The issues in our education system are complex and how the school board goes about doing the work is important.  A Strategic Plan was established for 2016-2020 (adopted March 2015) with five focus areas that include Academic Excellence, High-Performing Workforce, Safe and Supportive Environments, Family and Community Engagement and Organizational Effectiveness.  The Strategic Plan serves as a road map and our budget decisions must align with the aforementioned key priorities.  As we enter our fourth year as a Board of the strategic plan, it is imperative to assess the impact of our investment as it relates to budget decisions.   What is effective? How do we determine progress? What data points are we measuring? Are we measuring the right data points?   How is progress being monitored?  These are discussions that need to be examined to better determine how we move forward.  This year, I participated in an Equity Taskforce that was tasked to define what is equitable for our students.  The task force began its work of examining educational equity gaps and invited a series of presenters that informed the discussion.  The taskforce outlined specific recommendations for policy, establishing a diverse workforce, family & community engagement, quality instructions and budgetary resource allocations that are outlined in the report.  The recommendations will be shared with the entire Board and community in the coming months.
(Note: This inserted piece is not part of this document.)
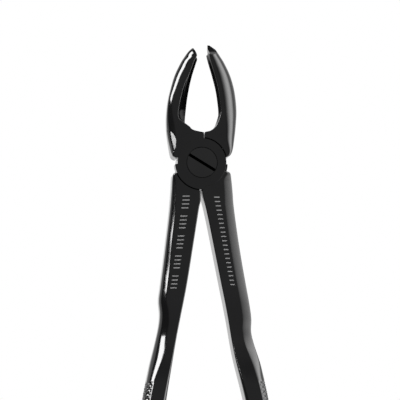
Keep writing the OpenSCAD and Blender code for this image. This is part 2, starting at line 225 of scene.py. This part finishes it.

Relevant to moving our school system forward is the work of the Kirwan Commission.  As indicated in their preliminary report and potential recommendation on an increase of funding, there is an opportunity to align our work for optimum student success.

Being on the board for almost four years, it has its challenges and I am consistently learning and growing in my understanding of the issues.  The work is not done in a vacuum and the perspectives are many around a diversity of issues.  The issues brought to my attention have varied from recess, transportation, cell towers, the selection process of Principals, meetings with potential partners that can support our students’ academic success, the overcrowding of schools in the north, homelessness, language barriers; and bullying to mention a few.  As the issues are brought to my attention, I work towards solutions, addressing existing system or lack of systems in partnership with parents, administrators and Board colleagues.  This work cannot be accomplished in silos as an individual Board.  I am committed to this work and we have to be steadfast in our efforts to continue to move our school system forward.

What would be your top three priorities while serving on the board, if elected?

Capitol Improvement Program (CIP)

Two of the biggest challenges we have is maintaining our facilities and building new schools to support the growth in enrollment in the county.  The Capital Improvement Program (CIP) is designed to resolve the overcrowding of the schools in the north which is a challenge for students and teachers.  The CIP is also designed to maintain our aging school buildings.  For example, in District 2 the majority of the schools are over capacity.  There is an Elementary school with up to 13 temporary classrooms (temps), a Middle School with 11 temps and a High School with up to 21 temps.  This poses real challenges to not being able to reduce classroom size, expand pre-k, increase of enrollment; and it impacts the day-to-day operations such as the scheduling for lunch periods and overall courses.  Teachers are actively engaging students in every classroom that is available to them.  The up keep of the facilities and the demands are great.  I recently visited a Middle School that has to have the floor gym replaced, that will cost $100,000 and this was not a planned “repair.”  This Board has increased funds to provide some flexibility in the budget when unprecedented repairs need to happen for the betterment of our teachers and students.  I am committed to continuing to advocate for these funds going forward.